Но лес не был идеальным убежищем. Переодически он просыпался среди ночи – от того, что тишина становилась слишком плотной. Казалось, что стены дома сжимаются, что тени за окном двигаются без ветра, что сам лес будто смотрит на него. Он лежал на спине, чувствуя, как что-то холодное и древнее проходит по его позвоночнику.
– А если я ошибся? – спрашивал он себя. – Если тишина не лечит, а просто скрывает то, чего я боюсь?
Но утром всё снова выглядело спокойно. Он вставал и убеждал себя, что эти ночи – просто эхо боли, а не предупреждение.
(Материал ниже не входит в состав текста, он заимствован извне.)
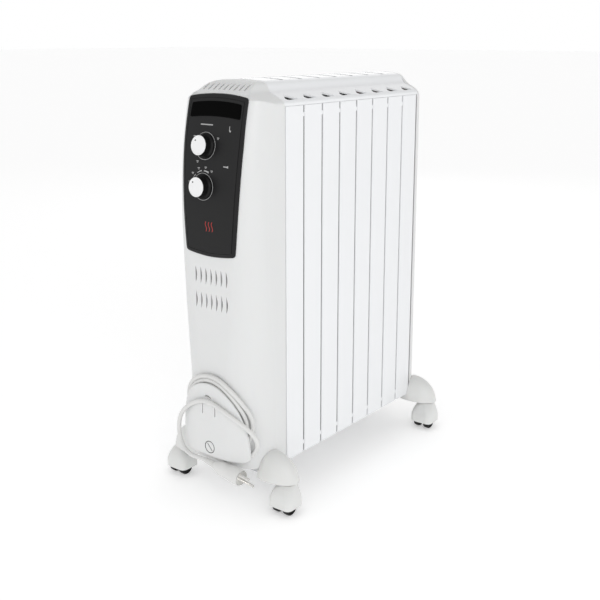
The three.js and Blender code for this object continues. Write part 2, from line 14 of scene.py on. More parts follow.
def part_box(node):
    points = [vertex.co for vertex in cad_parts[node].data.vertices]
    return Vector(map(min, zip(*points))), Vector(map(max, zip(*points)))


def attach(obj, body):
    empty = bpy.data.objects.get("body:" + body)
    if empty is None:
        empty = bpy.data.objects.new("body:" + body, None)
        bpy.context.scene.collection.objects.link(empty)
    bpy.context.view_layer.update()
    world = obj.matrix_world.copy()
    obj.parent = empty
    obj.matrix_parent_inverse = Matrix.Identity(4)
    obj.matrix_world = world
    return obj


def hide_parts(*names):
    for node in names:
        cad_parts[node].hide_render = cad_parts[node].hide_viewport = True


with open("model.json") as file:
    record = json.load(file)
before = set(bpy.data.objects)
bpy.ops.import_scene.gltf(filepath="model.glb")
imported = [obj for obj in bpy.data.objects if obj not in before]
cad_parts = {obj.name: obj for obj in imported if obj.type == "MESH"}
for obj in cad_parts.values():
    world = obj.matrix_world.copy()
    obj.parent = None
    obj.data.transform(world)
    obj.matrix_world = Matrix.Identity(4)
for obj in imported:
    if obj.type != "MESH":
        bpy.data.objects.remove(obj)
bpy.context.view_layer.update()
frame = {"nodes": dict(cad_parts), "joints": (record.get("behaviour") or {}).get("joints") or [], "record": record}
joints = {joint["name"]: joint for joint in frame["joints"]}

# Driving dimensions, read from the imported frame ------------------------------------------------
MM = 0.001
AXLE_Y = joints["wheel_a_roll_front_left"]["pos_m"][1]  # the design's y = 0
ROOT = "heater_body"


def in_design(place):
    """Place in the shared frame, in the design's millimetres."""
    x, y, z = place
    return [round(x / MM, 2), round((y - AXLE_Y) / MM, 2), round(z / MM, 2)]


def node_box(node):
    """Lowest and highest corner of a CAD node, in the design's millimetres."""
    low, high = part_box(node)
    return in_design(low), in_design(high)


def joint_place(name):
    return in_design(joints[name]["pos_m"])


HOUSING_LOW, HOUSING_HIGH = node_box("front_housing")
FIN_LOW, FIN_HIGH = node_box("oil_fin_1")
FIN_COUNT = sum(name.startswith("oil_fin_") for name in frame["nodes"])
FIN_PITCH = round(node_box("oil_fin_2")[0][1] - FIN_LOW[1], 2)
FIN_GAP = 0.3
SEAM_Y = round(FIN_LOW[1] - FIN_GAP / 2, 2)
BACK_SEAM_Y = SEAM_Y + FIN_COUNT * FIN_PITCH
BODY_HALF = HOUSING_HIGH[0]
BODY_BOTTOM = HOUSING_LOW[2]
FIN_BOTTOM = FIN_LOW[2]
FIN_TOP = FIN_HIGH[2]
TOP_Z = node_box("top_cover")[1][2]
FRONT_Y = HOUSING_LOW[1]
KNOB_X = joint_place("selector_knob_turn")[0]
KNOBS = {name: joint_place(f"{name}_knob_turn")[2] for name in ("selector", "thermostat")}
GLAND_Z = round((node_box("cord_gland")[0][2] + node_box("cord_gland")[1][2]) / 2, 2)
STEM_X = joint_place("caster_swivel_front_right")[0]
FRONT_STEM_Y = joint_place("caster_swivel_front_left")[1]
REAR_STEM_Y = joint_place("caster_swivel_rear_left")[1]
TRAIL = FRONT_STEM_Y  # from a stem forward to its wheel axle, which is at y = 0 in front
AXLE_Z = joints["wheel_a_roll_front_left"]["pos_m"][2] / MM
CORNERS = [
    ("front", FRONT_STEM_Y, "left", -1),
    ("front", FRONT_STEM_Y, "right", 1),
    ("rear", REAR_STEM_Y, "left", -1),
    ("rear", REAR_STEM_Y, "right", 1),
]

# Dimensions of the shape itself, repeated from the design because the frame does not state them
PANEL_FOOT = 395
BROW_Z = 627
WALL = 2.5
PANEL_FACE = 2.8  # height of the panel's face over the housing
CORD_RADIUS = 3.5
HUB_HEIGHTS = (110, 560)
COIN_SLOT = (1.5, 93.5)  # middle of the coin slot on the winder's plate, as x and z
COVER_SHOULDER = [(80, 615), (75, 619.5), (51.4, 630.8), (46, 641.4), (39.7, 645.2), (32, 646.5)]


def at(x, y, z):
    """Place in the shared frame, in metres."""
    return Vector((x * MM, y * MM + AXLE_Y, z * MM))


def clamp(value, low=0.0, high=1.0):
    return max(low, min(high, value))


def mix(a, b, share):
    return a + (b - a) * share


def smooth(share):
    share = clamp(share)
    return share * share * (3 - 2 * share)


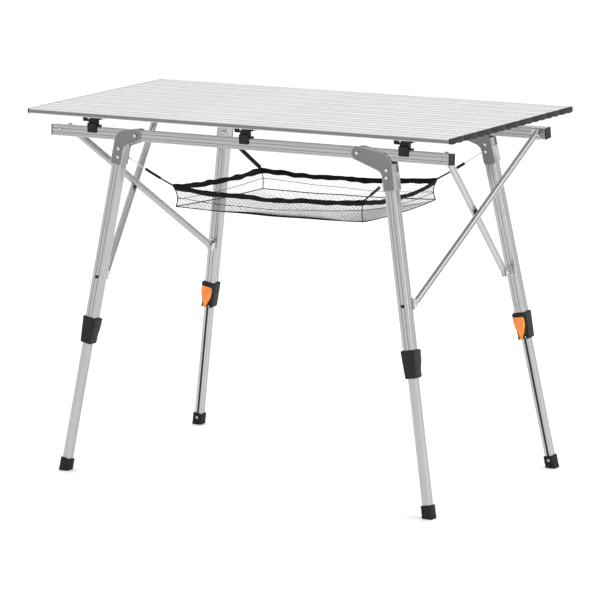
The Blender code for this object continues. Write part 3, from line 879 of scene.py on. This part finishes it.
# %% Levers
LEVER_TALL = 41.5 * MM
lever = box("lever", (22.6 * MM, 6.4 * MM, LEVER_TALL), (0, -LEVER_PIN_OUT, LEVER_PIN_UP + LEVER_TALL / 2 - 3.5 * MM))
edit(lever)
for up in (6, 12, 20, 30):
    cut((0, 0, LEVER_PIN_UP + up * MM), (0, 0, 1))
for up, share in ((-3.5, 0.38), (6, 0.40), (12, 0.62), (20, 0.88), (30, 0.98), (38, 0.88)):
    choose(lever, lambda middle, _: abs(middle.z - LEVER_PIN_UP - up * MM) < 0.3 * MM, "VERT")
    bpy.ops.transform.resize(value=(share, 1, 1))
choose(lever, lambda middle, normal: normal.y < -0.9 and middle.z > LEVER_PIN_UP + 6 * MM)
bpy.ops.mesh.inset(thickness=1.6 * MM)
bpy.ops.transform.translate(value=(0, -0.6 * MM, 0))
choose(lever, lambda middle, normal: abs(normal.z) > 0.9, "FACE")
bpy.ops.object.mode_set(mode="OBJECT")
soften(lever, 1.3 * MM, 3, 40)
knuckle = disc("knuckle", 3.6 * MM, 7.4 * MM, (0, -LEVER_PIN_OUT, LEVER_PIN_UP), (0, math.pi / 2, 0))
soften(knuckle, 0.5 * MM)
lever = joined("lever", [lever, knuckle])
finish_master(lever, 40)
for side, end in LEGS:
    leg = f"{side}_{end}"
    place(lever, f"lever_{leg}_moulding", leg_axes(side, end), f"lever_{leg}", "lever_orange", f"lever_{leg}")
forget(lever)
print("lever", round(LEVER_TALL * 1000, 1), "mm tall")

# %% [markdown]
# ## Feet
# A rubber cup covers the end of each leg and is cut level with the floor. Bisecting the finished copy along the floor
# and filling the cut gives the flat sole, whatever the leg's lean.

# %% Feet
foot = box("foot", (19 * MM, 17 * MM, 44 * MM), (0, 0, 1 * MM))
edit(foot)
choose(foot, lambda middle, normal: normal.z < -0.9)
bpy.ops.transform.resize(value=(1.02, 1.02, 1))
for up in (6.5, 8.0):
    cut((0, 0, up * MM), (0, 0, 1))
choose(foot, lambda middle, normal: abs(normal.z) < 0.5 and abs(middle.z - 7.25 * MM) < 0.5 * MM)
bpy.ops.mesh.extrude_region_shrink_fatten(TRANSFORM_OT_shrink_fatten={"value": -0.5 * MM})
bpy.ops.object.mode_set(mode="OBJECT")
soften(foot, 0.4 * MM, 2, 40)
carve(foot, box("socket", (16.2 * MM, 13.6 * MM, 40 * MM), (0, 0, 5.7 * MM + 20 * MM)))
finish_master(foot, 40)
badge = box("mark", (4.2 * MM, 0.9 * MM, 4.6 * MM), (0, -8.75 * MM, 15 * MM))
soften(badge, 0.3 * MM)
finish_master(badge)
for side, end in LEGS:
    leg = f"{side}_{end}"
    item = place(foot, f"foot_{leg}_cup", leg_axes(side, end), f"lower_leg_{leg}", "foot_rubber", f"foot_{leg}")
    edit(item)
    bpy.ops.mesh.select_all(action="SELECT")
    bpy.ops.mesh.bisect(plane_co=(0, 0, 0), plane_no=(0, 0, 1), clear_inner=True, use_fill=True)
    bpy.ops.object.mode_set(mode="OBJECT")
    place(badge, f"foot_{leg}_mark", leg_axes(side, end), f"lower_leg_{leg}", "lug_steel")
forget(foot, badge)
print("feet stand at", round(min(v.co.z for v in item.data.vertices), 5))

# %% [markdown]
# ## Braces
# A flat bar runs from the end of one rail down to the opposite leg, and its pair crosses it on a black spacer. Each
# end turns on a rivet, in a pressed lug on the leg and on a square plate under the rail.

# %% Brace frames
BRACE_OUT = -23.5 * MM
BRACE_STEP = 4.5 * MM


def brace_axes(side, end):
    """Across the bar, its thickness, and down along it from the rail."""
    other = "back" if side == "front" else "front"
    upper = Vector(joints[f"brace_{side}_{end}_swing"]["pos_m"])
    lower = leg_axes(other, end) @ Vector((0, BRACE_OUT, LUG_UP))
    along = lower - upper
    out = Vector((0, 1, 0)).cross(Vector((along.x, 0, along.z)).normalized())
    if out.x * ENDS[end] < 0:
        out.negate()
    direction = along.normalized()
    start = upper + out * BRACE_STEP * SIDES[side]
    return axes(start, direction.cross(out), out, direction), along.length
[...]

Вечерами он сидел у камина, слушал дождь и иногда говорил вслух:
– Ты бы смеялась… – шептал он, глядя на пламя, вспоминая её мягкие глаза. – Я помню. Я держусь, слышишь?
Бывало неожиданно злился не только на систему или врачей, но и на неё. Не вслух, не жестами, а внутри – тихим, стыдливым гневом. За то, что её нет. За то, что мир оказался таким слабым, что не смог её защитить. За то, что не дождалась. За то, что ушла туда, куда он не мог за ней последовать. И эта мысль причиняла боль – стыдную, тихую, но настоящую. Но однажды он понял: злость – тоже форма любви, которая не знает, куда деться. И тогда он садился ближе к огню и тихо, почти не дыша, шептал:
– Прости…
И дом снова становился своим.
Когда выпадал первый снег, он выходил на улицу и позволял хлопьям ложиться ему на волосы – так же, как она любила делать. В эти моменты он чувствовал, будто она встанет за его плечом, обнимет холодными ладонями шею, шепнёт:
– Живи. Просто живи.
Он научился жить. Но не научился не скучать.
И всё же иногда, глядя на то, как снег плавно растворяется на ладони, в голове у него крутились странные, почти пугающие мысли: а что если души не исчезают, а просто ходят по кругу – как ветер, как вода? Что если где-то, в другом времени или другом мире, она снова улыбнётся ему так же, как первый раз? Это была не вера – скорее тень воспоминания о том, чего он никогда не переживал.
Он не стал странником или затворником в злом смысле. Он знал, что не все люди одинаковы. Иногда в лес заходили охотники, иногда – заблудившиеся. Некоторым он помогал – если чувствовал, что они не злые. Некоторым говорил коротко и резко:
– Иди домой. Лес не для тебя.
Он никогда не кричал. Просто знал, что лес иногда должен оставаться лесом, и не каждый достоин ступать туда, где земля слушает шаги. Когда встречал следы браконьеров – холодные, злые, пахнущие кровью – стирал их, уводил, перебивал. Лес был домом, и он защищал его, даже если сам себя не считал его частью.
По ночам, когда вода в пруду становилась неподвижной, как зеркало, он ощущал, что что-то меняется. Тонкое дрожание воздуха. Тень, не похожая на тень. Холод, который не был частью ветра. Он не боялся – но стоял, ловя эти изменения, потому что знал: мир шире, чем человеческая логика. Жена в это верила. И он верил тоже. Но никогда не искал этих знаков специально. Он просто жил с ними. Лес не нужно понимать, чтобы быть ему другом. Эпизодически ему казалось, что в этих переменах есть ответ, который он пока не готов услышать. Как будто сама жизнь предлагала ему примирение – с прошлым, с утратой, с собой. Но принимать было трудно. Боль держала крепко, а сожаление возвращалось в тишину, как эхо по воде.